* start *

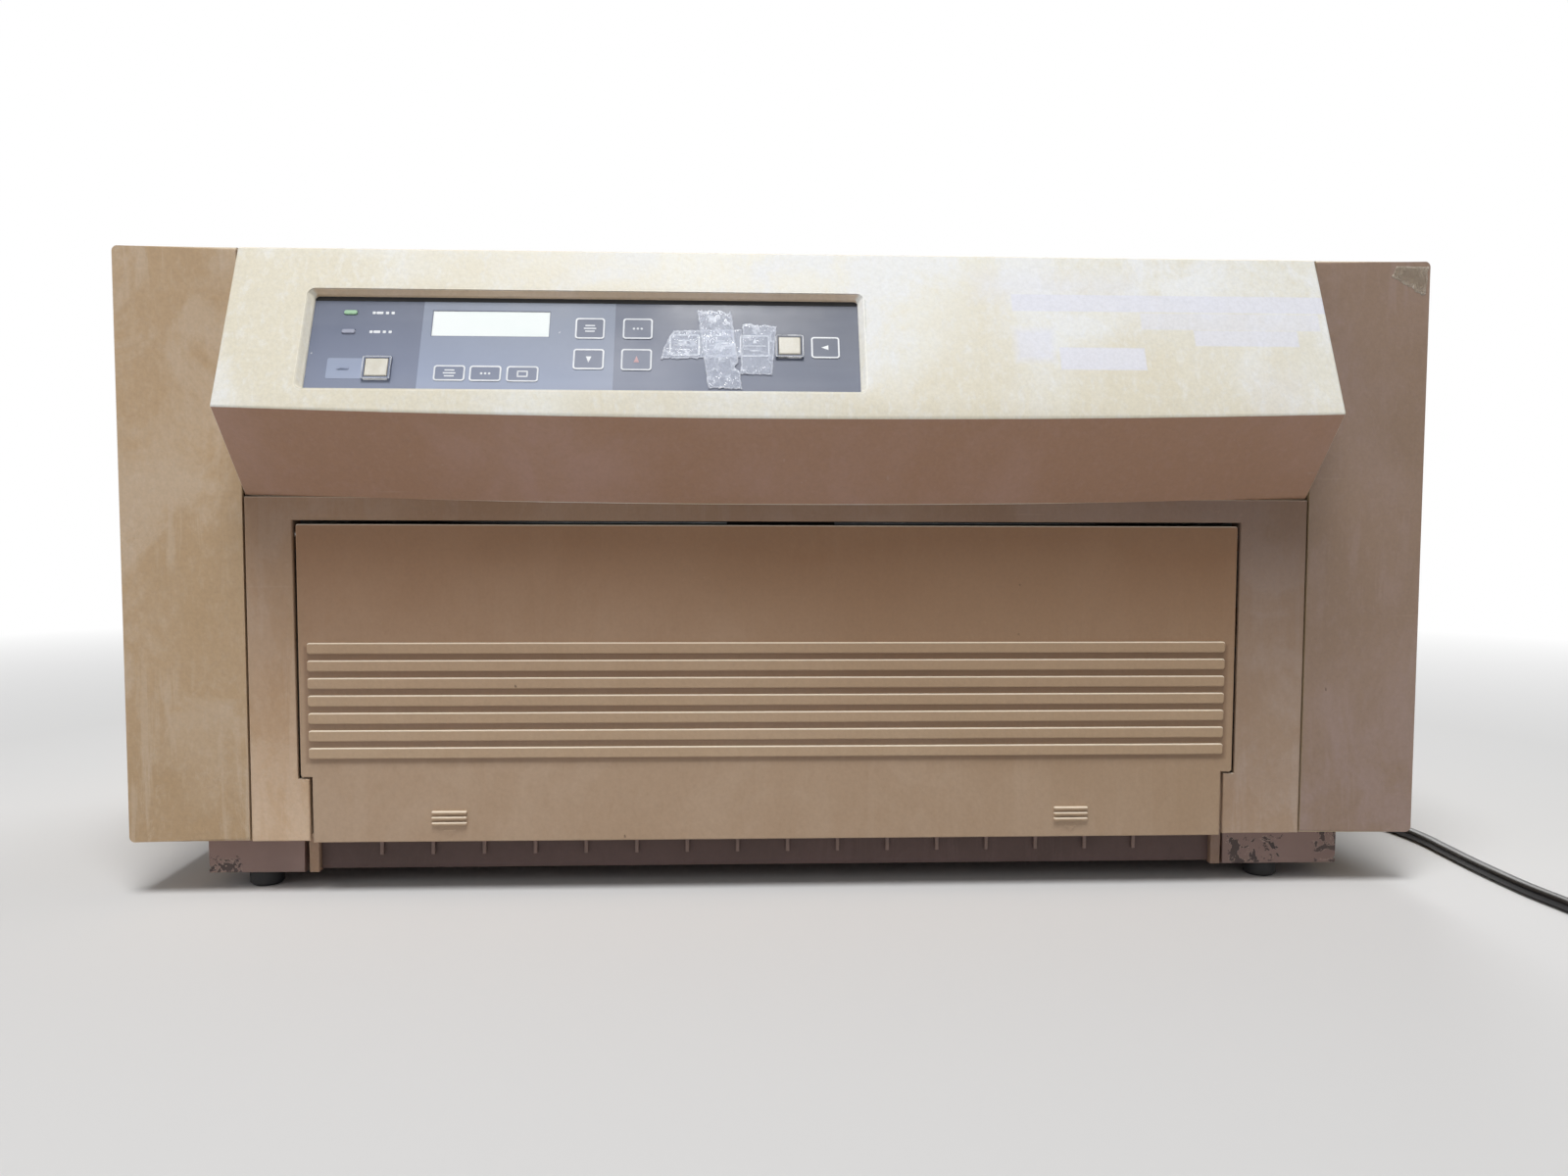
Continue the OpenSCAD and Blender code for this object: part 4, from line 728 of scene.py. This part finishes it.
def sagged(point):  # a point of the hood, in metres, moved by its sag
    if point[1] > hood["rear"]:
        return Vector(point)
    middle = max(0.0, 1 - (point[0] / (hood["half"] * mm)) ** 2)
    drop = (hood["top"] * mm - point[2]) / mm
    fall = hood["sag"] * middle * min(1.0, max(0.0, (drop - hood["flat"]) / (hood["ridgeDrop"] - hood["flat"])))
    ahead = hood["lean"] * middle * min(1.0, max(0.0, (drop - hood["ridgeDrop"]) / hood["leanOver"]))
    return Vector((point[0], point[1] - ahead * mm, point[2] - fall * mm))


def onSlope(x, s, w):  # x along the hood, s down its slanted face, w out of it, in millimetres
    return sagged(Vector((x, hood["front"] - s * math.cos(slope) - w * math.sin(slope),
                          hood["top"] - s * math.sin(slope) + w * math.cos(slope))) * mm)


def onSlopeUp(x, up, w):  # the same for loops that count upwards
    return onSlope(x, -up, w)


def sagShape(bm):
    count = math.floor(hood["half"] / hood["cut"])
    cuts = [((k * hood["cut"] * mm, 0, 0), (1, 0, 0)) for k in range(-count, count + 1)]
    for place, direction in cuts + [((0, 0, (hood["top"] - hood["flat"]) * mm), (0, 0, 1))]:
        everything = bm.verts[:] + bm.edges[:] + bm.faces[:]
        bmesh.ops.bisect_plane(bm, geom=everything, plane_co=place, plane_no=direction)
    for vert in bm.verts:
        vert.co = sagged(vert.co)


creamLook = {
    "colors": ((227, 225, 215), (233, 234, 234), (218, 210, 188)), "rough": 0.48, "patch": 7.0,
    "paleAmount": 0.85, "brownAmount": 0.8, "runs": 0.12, "speck": 0.045, "bump": 0.32, "dust": 0.2,
    "under": (182, 145, 128), "ledge": (0.5, 0.85, 0.6), "offset": (0.31, 0.2, 0.4), "residue": (224, 225, 236),
    "patches": [(118, 287, 312.8, 322.2, 0.7, 0.8), (185.5, 281, 303.0, 312.2, 0.9, 0.6),
                (212.8, 268, 294.2, 302.8, 0.8, 0.75), (140.6, 185.4, 280.7, 292.8, 0.7, 0.85),
                (118, 138, 285.5, 302.5, 5.0, 0.7), (100, 185, 320.0, 334.0, 12.0, 0.35),
                (238, 268, 255.0, 280.0, 14.0, 0.2)],
}
rimLook = {**creamLook, "colors": ((243, 241, 231), (247, 247, 244), (234, 228, 210)), "under": (220, 198, 180)}
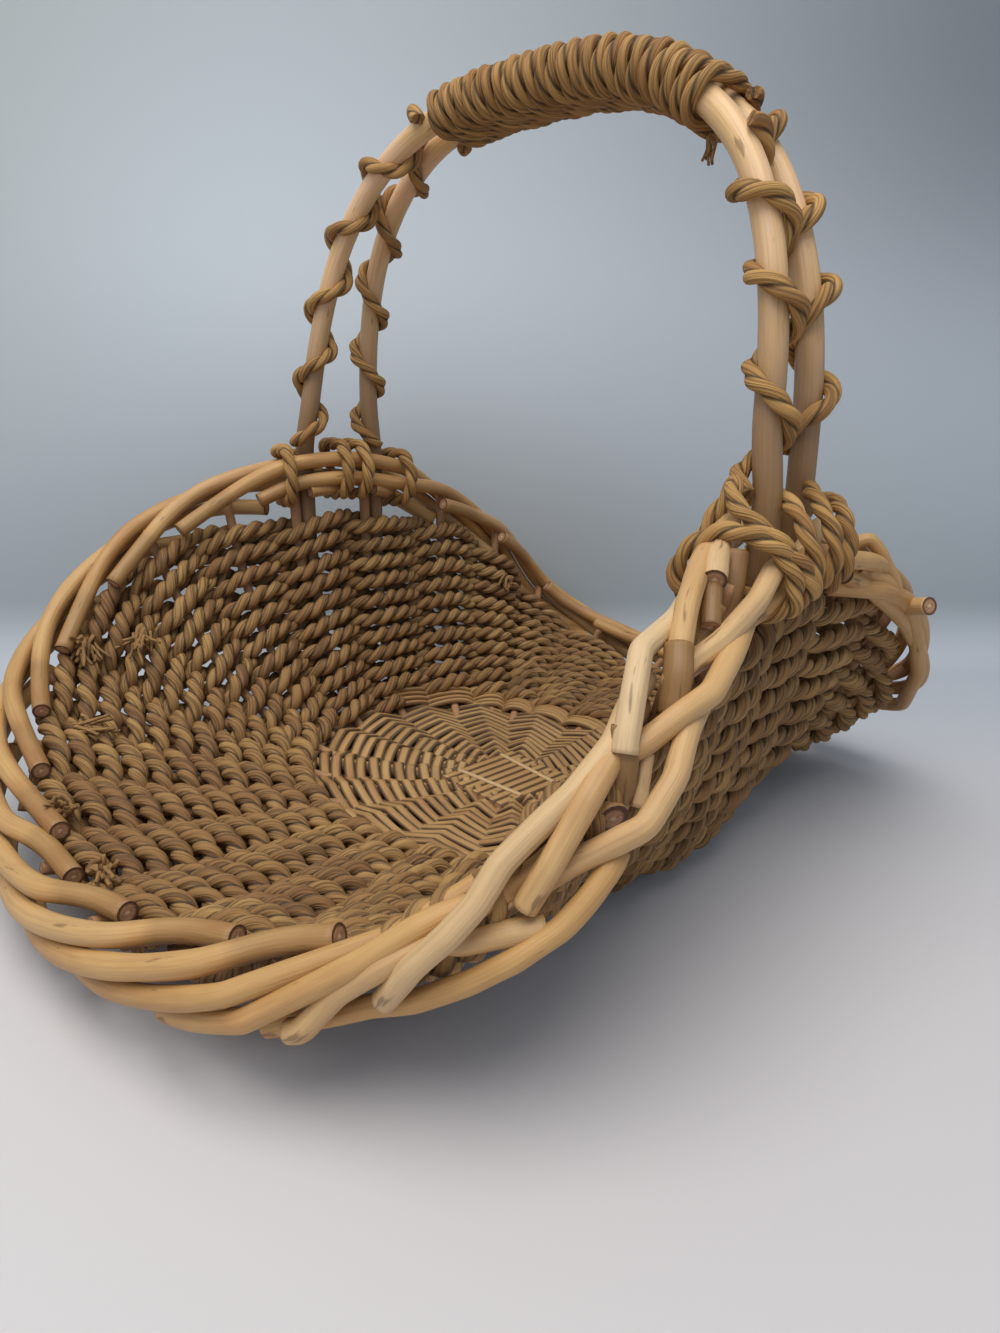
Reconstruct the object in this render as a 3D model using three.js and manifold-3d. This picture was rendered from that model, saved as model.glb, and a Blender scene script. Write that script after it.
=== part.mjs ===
// Scoop basket: a gathering basket with a low scoop at each end, high sides and one arched handle.
// Lengths are millimetres. +Z is up, the front scoop points to -X and Y runs across the handle.
// The origin is on the underside of the base, below the middle of the handle's feet.

import * as THREE from 'three';
import { mergeVertices } from 'three/addons/utils/BufferGeometryUtils.js';
import Module from 'manifold-3d';

const wasm = await Module();
wasm.setup();

// Rim centreline: reach and height of each end, and the feet of the handle on the high sides.
const frontReach = 215;
const frontLipHeight = 26;
const frontQuarter = { x: -181, y: 140, z: 56 };
const frontShoulder = { x: -103, y: 173, z: 124 };
const footX = 8;
const footHalfSpan = 145;
const footHeight = 159;
const backShoulder = { x: 129, y: 146, z: 115 };
const backQuarter = { x: 187, y: 123, z: 52 };
const backReach = 190;
const backLipHeight = 30;

// Oval base.
const baseHalfLength = 88;
const baseHalfWidth = 109;
const baseCentreX = 3;
const baseThickness = 14;
const baseEdgeRound = 3;
const socketHeight = 9.8;
const socketDepth = 14;
const socketLead = 1.8;
const socketClearance = 0.8;
const socketMouth = 4;
const socketEndGap = 1;
const baseCorners = 32;
const wallBulge = 12;
const bulgeOut = 0.55;
const bulgeUp = 0.2;
const rimDivisions = 1440;

// Stakes, the upright rods that the ropes are woven round.
const stakesPerFrontQuarter = 7;
const stakesPerBackQuarter = 5;
const stakeRadius = 2.3;
const stakeTopGap = 5;
const stakeSeatGap = 0.35;
const stakeSeatStep = 0.1;
const longestStakeRise = 14;
const stakeSteps = 5;
const stepCrowding = 1.3;
const rodSides = 5;

// Woven wall: two ropes twined round the stakes in one long spiral.
const ropeRadius = 3.3;
const rowTurns = 10.5;
const firstRowOffset = 6.8;
const topRowGap = 13.5;
const topRowGapAtFeet = 31;
const crossingGap = 0.5;
const ropeClearance = 1;

// Rolled border of overlapping rods.
const borderButtRadius = 4.5;
const borderTipRadius = 4.05;
const rodsPerFrontQuarter = 7;
const rodsPerBackQuarter = 5;
const rodsAcross = 4;
const rodSectionSpacing = 22;
const farLevelMargin = 11;
const nearLevelMargin = 13;

// How far the wall leans out, from 0 upright to 1 level, where the border starts to take the lip's form
// and where it has it whole.
const lipSlopeStart = 0.05;
const lipSlopeFull = 0.75;

// Handle: two rods side by side, spread at the feet and drawn together at the grip.
const handleRodRadius = 5.5;
const handleTipRadius = 2.4;
const legTaper = 2.2;
const legSteps = 8;
const handleTop = 334;
const archFootRise = 7;
const archSquareness = 2.8;
const archFootX = 6;
const archTopX = 14;
const nearFootSpread = 15.8;
const farFootSpread = 22.9;
const topSpread = 8.3;
const archSteps = 20;
const archTrim = 0.004;
const archDivisions = 600;
const handleSides = 6;

// Rope windings on the handle.
const gripRopeRadius = 2.6;
const gripLoops = 23;
const gripPitch = 6.3;
const gripCentreShift = -22;
const legRopeRadius = 2.9;
const legWindingPitch = 39;
const nearLegTurns = 3.3;
const farLegTurns = 4.5;
const legWindingStart = 20;

// Rope lashings that bind the handle's feet to the border.
const farLashingRadius = 3.8;
const nearLashingRadius = 3.9;
const farLashingPlaces = [36, 5, -6.5, -37];
const nearLashingPlaces = [-38, -28.5, 0, 29];

// Running clearance between pieces that touch on the real basket.
const clearance = 0.45;

// Stretch of rim beside each foot over which the border and the weave change for the handle.
const footZoneInner = 38;
const footZoneOuter = 90;

const willow = { color: 0xc4a06c, roughness: 0.6 };
const paleWillow = { color: 0xd6ba8c, roughness: 0.6 };
const stakeWood = { color: 0xa97f58, roughness: 0.7 };
const seagrass = { color: 0x97774a, roughness: 0.85 };
const splitWillow = { color: 0xa3804e, roughness: 0.8 };

const group = new THREE.Group();
group.name = 'scoop_basket';

function addPiece(name, geometry, look) {
  const material = new THREE.MeshStandardMaterial({ ...look, metalness: 0 });
  const mesh = new THREE.Mesh(geometry, material);
  mesh.name = name;
  group.add(mesh);
}

function twoDigits(number) {
  return String(number).padStart(2, '0');
}

function smoothStep(from, to, value) {
  const share = THREE.MathUtils.clamp((value - from) / (to - from), 0, 1);
  return share * share * (3 - 2 * share);
}

// A closed solid through a row of section rings, all with the same number of corners.
function loft(rings) {
  const sides = rings[0].length;
  const positions = [];
  const index = [];
  for (const ring of rings) {
    for (const corner of ring) positions.push(corner.x, corner.y, corner.z);
  }
  for (let i = 0; i < rings.length - 1; i += 1) {
    for (let j = 0; j < sides; j += 1) {
      const a = i * sides + j;
      const b = i * sides + ((j + 1) % sides);
      index.push(a, b, b + sides, a, b + sides, a + sides);
    }
  }
  const last = (rings.length - 1) * sides;
  for (let j = 1; j < sides - 1; j += 1) {
    index.push(0, j + 1, j);
    index.push(last, last + j, last + j + 1);
  }
  const geometry = new THREE.BufferGeometry();
  geometry.setAttribute('position', new THREE.Float32BufferAttribute(positions, 3));
  geometry.setIndex(index);
  return facingOut(geometry);
}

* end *

Gather and return every line that holds the string "this".

Continue the OpenSCAD and Blender code for this object: part 4, from line 728 of scene.py. This part finishes it.
Reconstruct the object in this render as a 3D model using three.js and manifold-3d. This picture was rendered from that model, saved as model.glb, and a Blender scene script. Write that script after it.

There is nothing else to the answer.